OPC UA ist eine "Kommunikationsschnittstelle", um Daten auf der Steuerung per OPC Server freizugeben, welche dann von OPC Clients abgefragt werden können, wobei es sich hier nicht unbedingt um eine Anbindung an eine Datenbank handeln muss, sondern auch andere Funktionen (z.B. Visualisierung Leitstand) abgedeckt werden.


----------



## Drain (15 Juni 2020)

Mrtain schrieb:


> Zu 3:
> Bei Jetter gibt es das Tool JetWebService. Im JWS erstellst du im Prinzip die Abfrage und die Zuordnung mit den Registern in deiner Steuerung. Jede Abfrage bekommt eine Nummer. Diese Nummer schickst du aus SPS per NetCopyRegToReg an den JWS. Der erledigt dann den Rest.


Die haben wir auch schon im Einsatz


----------



## Mrtain (15 Juni 2020)

Drain schrieb:


> Die haben wir auch schon im Einsatz



Nur schade, dass die den nicht weiterentwickeln, bzw. man immer JetViewSoft installieren muss^^


----------



## Drain (16 Juni 2020)

Mrtain schrieb:


> Nur schade, dass die den nicht weiterentwickeln, bzw. man immer JetViewSoft installieren muss^^


Du kannst bei der Installation meine ich auch nur den JetDBService (oder heißt er dort JetWebSystem) auswählen und Jetviewsoft abwählen. Dann hast du nur das drauf, was du brauchst.


----------



## Mrtain (16 Juni 2020)

Ich hab nur den eindruck, dass Jetter beim JWS nach der hälfte aufgehört zu programmieren ^^


----------



## sps_hubert (17 Januar 2021)

@Drain:
Beitrags-ID:                                  109779336 von Siemens zeigt Dir den Weg zu einer MS SQL Datenbank. Mehr als ein "Hallo Welt" ist es aber nicht.
Nur einzelne Werte in eine MS SQL Datenbank schreiben geht direkt über Befehlsstrings, wie auch @JesperMP schreibt. Es braucht dazu keine weitere Software, selbst getestet. Hast Du eine MS SQL Datenbank bereits laufen, dann kannst Du diese per Login Parameter am Siemens Baustein sofort nutzen. Möchtest Du Werte aus der MS SQL Datenbank lesen, dann musst Du noch einiges in der S7-1500 programmieren. Bedenke bitte, Drittanbieter machen Dich von einem weiteren Lieferant abhängig. Falls Du mehrere verschiedene Steuerungen und Datenbanken verbinden möchtest, sind Drittanbieter durchaus eine gute Wahl, wie auch @Mrtain schreibt.


----------



## mbi (16 Februar 2021)

Hallo
Ich benutzte vor kurzem PDSql Library plcdirectsql.com.
Allerdings nur schreiben. 
Wir nutzen ein Qnap NAS mit Maria DB.
Allerdings schreiben wir nur. Die Lib bietet Standartmässig 2x 255 Zeichen.
Nach Anfrage hat er uns gesagt er könne auch eine breitstellen mit mehr. Wir haben es aber dann durch aufrufen einer Procedur und etwas programmieren gelöst.
Sind damit bisher sehr zufrieden.
Wie lesen funktionier können wir nicht sagen.


----------



## Mrtain (21 Mai 2021)

@Drain
Jetter unterstützt jetzt wohl auch Sql4Automation.


----------



## Frohnius (21 Mai 2021)

Hi,
ich verwende generell modbus an der sps und div. messgeräten ...
mein datenbankserver ist linux mit einer postgresql mit timescaledb - aufsatz ...

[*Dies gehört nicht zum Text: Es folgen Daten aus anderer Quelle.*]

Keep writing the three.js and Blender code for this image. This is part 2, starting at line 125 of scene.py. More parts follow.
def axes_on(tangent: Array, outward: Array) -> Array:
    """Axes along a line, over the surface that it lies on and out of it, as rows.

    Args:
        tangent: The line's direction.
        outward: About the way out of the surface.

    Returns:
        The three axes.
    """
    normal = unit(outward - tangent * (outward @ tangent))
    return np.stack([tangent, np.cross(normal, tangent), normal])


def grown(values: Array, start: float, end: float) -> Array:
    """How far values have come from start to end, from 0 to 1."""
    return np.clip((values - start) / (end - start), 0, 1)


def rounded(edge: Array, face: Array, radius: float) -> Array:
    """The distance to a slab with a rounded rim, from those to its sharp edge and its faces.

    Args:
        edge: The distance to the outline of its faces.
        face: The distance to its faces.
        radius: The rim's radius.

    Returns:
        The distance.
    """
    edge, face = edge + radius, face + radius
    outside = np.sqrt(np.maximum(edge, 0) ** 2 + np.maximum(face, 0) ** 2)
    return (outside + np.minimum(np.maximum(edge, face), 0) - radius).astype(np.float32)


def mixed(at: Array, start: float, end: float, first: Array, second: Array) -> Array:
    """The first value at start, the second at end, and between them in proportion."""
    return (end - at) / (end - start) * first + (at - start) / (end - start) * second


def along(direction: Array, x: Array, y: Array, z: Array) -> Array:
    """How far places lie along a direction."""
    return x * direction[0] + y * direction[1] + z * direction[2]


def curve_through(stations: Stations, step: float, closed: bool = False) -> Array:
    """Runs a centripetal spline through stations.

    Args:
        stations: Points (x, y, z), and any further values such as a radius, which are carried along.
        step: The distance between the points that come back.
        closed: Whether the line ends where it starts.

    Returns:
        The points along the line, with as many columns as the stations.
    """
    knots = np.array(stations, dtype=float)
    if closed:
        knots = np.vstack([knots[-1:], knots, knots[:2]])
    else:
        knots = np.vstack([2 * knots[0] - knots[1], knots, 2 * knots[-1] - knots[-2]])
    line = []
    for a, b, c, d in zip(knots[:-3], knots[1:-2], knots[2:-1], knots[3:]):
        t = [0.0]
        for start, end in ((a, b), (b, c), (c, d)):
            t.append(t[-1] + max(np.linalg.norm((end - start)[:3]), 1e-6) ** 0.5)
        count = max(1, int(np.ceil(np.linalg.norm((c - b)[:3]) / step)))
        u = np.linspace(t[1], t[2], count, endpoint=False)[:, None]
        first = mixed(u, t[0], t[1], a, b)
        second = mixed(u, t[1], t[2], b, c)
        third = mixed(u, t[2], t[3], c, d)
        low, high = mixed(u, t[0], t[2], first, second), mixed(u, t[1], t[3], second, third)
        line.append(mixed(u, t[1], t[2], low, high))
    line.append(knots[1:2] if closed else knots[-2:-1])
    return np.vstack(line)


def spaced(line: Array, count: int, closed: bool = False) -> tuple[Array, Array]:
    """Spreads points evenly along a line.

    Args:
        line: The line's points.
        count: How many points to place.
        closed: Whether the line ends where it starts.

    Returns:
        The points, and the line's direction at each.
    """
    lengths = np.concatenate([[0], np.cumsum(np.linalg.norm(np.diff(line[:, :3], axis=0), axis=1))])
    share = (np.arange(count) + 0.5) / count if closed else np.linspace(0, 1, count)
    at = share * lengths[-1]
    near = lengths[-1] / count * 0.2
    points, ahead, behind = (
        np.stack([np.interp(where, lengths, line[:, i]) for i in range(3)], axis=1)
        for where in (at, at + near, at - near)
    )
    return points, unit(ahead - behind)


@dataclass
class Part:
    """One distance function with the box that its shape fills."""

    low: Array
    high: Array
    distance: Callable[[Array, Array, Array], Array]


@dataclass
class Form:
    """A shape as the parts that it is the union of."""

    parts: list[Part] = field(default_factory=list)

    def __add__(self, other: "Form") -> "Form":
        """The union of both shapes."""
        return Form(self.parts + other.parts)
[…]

ein datenloggerscript (aktuell noch python) was nicht auf dem server laufen muss ...
liest meine prozessdaten aus und schickt sie in die timescaledb ...

monitoring ist mit grafana gelöst.

die config für den datenlogger liegt ebenfalls in der sql und wird web-basierend administriert (django-web-framework) ...

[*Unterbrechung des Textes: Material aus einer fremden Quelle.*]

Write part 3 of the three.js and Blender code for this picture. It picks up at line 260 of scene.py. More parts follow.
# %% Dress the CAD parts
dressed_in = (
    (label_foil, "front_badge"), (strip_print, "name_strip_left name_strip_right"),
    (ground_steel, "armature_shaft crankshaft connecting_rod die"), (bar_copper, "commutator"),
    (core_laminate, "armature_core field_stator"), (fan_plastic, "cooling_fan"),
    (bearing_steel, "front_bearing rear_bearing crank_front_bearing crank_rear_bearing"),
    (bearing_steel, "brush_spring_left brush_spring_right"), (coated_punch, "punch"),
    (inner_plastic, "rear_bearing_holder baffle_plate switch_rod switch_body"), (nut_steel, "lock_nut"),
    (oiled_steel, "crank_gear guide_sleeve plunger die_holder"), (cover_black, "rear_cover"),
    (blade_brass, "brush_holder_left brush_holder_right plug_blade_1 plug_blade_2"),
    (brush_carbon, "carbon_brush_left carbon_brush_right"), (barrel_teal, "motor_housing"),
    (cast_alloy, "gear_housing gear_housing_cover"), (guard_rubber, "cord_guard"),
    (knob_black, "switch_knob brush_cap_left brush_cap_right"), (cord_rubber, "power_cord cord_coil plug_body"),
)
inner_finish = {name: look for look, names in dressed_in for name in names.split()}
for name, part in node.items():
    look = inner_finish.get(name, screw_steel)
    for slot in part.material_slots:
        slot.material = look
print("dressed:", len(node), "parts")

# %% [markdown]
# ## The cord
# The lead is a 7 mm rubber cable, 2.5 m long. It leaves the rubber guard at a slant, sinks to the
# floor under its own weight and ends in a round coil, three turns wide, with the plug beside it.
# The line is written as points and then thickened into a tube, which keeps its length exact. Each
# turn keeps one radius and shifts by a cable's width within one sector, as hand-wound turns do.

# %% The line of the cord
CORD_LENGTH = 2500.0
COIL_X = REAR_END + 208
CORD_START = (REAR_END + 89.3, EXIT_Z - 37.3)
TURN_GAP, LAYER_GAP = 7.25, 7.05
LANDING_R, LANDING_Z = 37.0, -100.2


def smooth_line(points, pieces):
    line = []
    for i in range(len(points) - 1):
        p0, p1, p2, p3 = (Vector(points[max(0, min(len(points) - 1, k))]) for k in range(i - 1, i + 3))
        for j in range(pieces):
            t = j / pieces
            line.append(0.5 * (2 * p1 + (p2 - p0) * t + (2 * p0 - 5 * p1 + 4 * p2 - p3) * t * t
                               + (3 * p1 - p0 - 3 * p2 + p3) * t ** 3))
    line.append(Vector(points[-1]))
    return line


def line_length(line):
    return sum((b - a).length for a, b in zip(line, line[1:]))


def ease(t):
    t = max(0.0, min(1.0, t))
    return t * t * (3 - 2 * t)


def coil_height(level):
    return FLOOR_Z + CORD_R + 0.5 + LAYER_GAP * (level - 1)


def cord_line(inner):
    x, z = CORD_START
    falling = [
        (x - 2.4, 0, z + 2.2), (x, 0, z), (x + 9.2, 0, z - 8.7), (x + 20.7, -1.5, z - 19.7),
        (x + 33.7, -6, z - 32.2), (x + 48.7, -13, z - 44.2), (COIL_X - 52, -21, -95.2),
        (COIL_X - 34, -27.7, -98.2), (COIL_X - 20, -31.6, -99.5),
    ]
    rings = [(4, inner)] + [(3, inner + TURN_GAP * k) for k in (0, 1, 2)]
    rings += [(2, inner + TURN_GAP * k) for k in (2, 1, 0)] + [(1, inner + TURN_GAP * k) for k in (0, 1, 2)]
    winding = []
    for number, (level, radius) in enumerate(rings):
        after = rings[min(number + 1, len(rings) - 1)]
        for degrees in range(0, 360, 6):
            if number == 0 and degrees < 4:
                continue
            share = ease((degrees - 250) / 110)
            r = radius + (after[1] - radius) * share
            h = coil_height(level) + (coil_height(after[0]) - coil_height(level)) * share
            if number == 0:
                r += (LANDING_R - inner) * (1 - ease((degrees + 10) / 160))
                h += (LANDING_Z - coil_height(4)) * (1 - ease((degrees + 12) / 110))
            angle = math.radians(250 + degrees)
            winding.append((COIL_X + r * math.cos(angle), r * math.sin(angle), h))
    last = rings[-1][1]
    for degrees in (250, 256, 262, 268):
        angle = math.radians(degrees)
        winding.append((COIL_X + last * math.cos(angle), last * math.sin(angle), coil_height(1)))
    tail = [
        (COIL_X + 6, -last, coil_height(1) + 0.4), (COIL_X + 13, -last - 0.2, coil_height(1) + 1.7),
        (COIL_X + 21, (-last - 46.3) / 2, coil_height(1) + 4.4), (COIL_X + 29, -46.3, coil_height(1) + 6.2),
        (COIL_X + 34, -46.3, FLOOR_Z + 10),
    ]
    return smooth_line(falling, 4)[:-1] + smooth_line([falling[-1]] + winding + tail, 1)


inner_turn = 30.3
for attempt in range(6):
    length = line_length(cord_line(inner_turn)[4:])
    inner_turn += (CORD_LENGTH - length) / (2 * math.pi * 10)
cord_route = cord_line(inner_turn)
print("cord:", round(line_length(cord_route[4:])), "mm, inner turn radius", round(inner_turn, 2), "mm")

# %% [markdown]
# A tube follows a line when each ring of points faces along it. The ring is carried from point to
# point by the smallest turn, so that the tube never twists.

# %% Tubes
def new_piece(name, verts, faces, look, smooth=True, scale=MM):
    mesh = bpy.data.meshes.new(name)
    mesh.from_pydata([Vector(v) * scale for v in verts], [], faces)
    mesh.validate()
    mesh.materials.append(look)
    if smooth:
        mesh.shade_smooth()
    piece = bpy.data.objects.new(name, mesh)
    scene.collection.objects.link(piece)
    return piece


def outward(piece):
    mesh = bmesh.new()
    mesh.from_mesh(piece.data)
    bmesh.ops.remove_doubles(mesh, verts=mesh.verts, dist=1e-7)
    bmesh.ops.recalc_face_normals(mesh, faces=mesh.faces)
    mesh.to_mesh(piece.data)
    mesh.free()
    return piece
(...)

schreibzugriff ist generell möglich aber bisher bei mir nicht notwendig

pgsql weil sie als openSource für den produktionseinsatz empfohlen ist
timescaledb aufsatz bringt geschwindigkeit bei genau solchen daten wie zeitstempel und messwert ...
linux server weil ich windows nicht mag


----------



## rudl (22 Oktober 2021)

Hi,
Schau dir doch mal SQL4automation an. Zwischen SPS und SQL Datenbank befindet sich zwar der SQL4automation Connector, dieser läuft aber als Dienst auf Windows und Linux. Der Dienst muss nur konfiguriert werden, die Programmierung findet alleine in der SPS statt. Mit SQL Strings kann man direkt auf die Datenbank zugreifen. Da SQL4automation als Dienst läuft, akzeptiert der Datenbankadministrator meist, dass die Software direkt auf dem Datenbank Server installiert wird. Die Software kann aber auch irgendwo dazwischen installiert werden. (Zum Beispiel auf der SPS Hardware, falls diese auf Linux oder Windows basiert) Der Vorteil von dieser Lösung ist die Kompatibilität mit vielen verschiedenen Datenbank Servern und SPS Steuerungen und die Diagnosemöglichkeiten durch den Debugger. In der SPS erhält man direkt ein Feedback, ob die Daten in der Datenbank angekommen sind und kann im Fehlerfall darauf reagieren. Als SQL Datenbanken werden MS SQL Server, MariaDB/MySQL, Firebird, PostgreSQL, SQLite, MS Access und weitere Datenbanken, die eine ODBC Schnittstelle zur Verfügung stellen, unterstützt.
Für folgende SPS gibt es fertige Bibliotheken: Siemens S7, Beckhoff TwinCAT, Rockwell Allen Bradley, Mitsubishi, Schneider Electric, CODESYS (Wago, Bosch Rexroth, JanzTec...),  B&R, Jetter und Sigmatek.
Hilfreiche Video Tutorials gibt es hier.
Die kostenlose Demoversion kann hier heruntergeladen werden.


----------



## Drain (4 April 2022)

Hallo rudl,
danke für den Tipp mit SQL4Automation. Genau diesen Weg haben wir vor einem Jahr eingeschlagen. 
Die Umsetzung steht allerdings noch aus, da zwischenzeitlich ein wichtigeres großes Projekt gekommen ist.


----------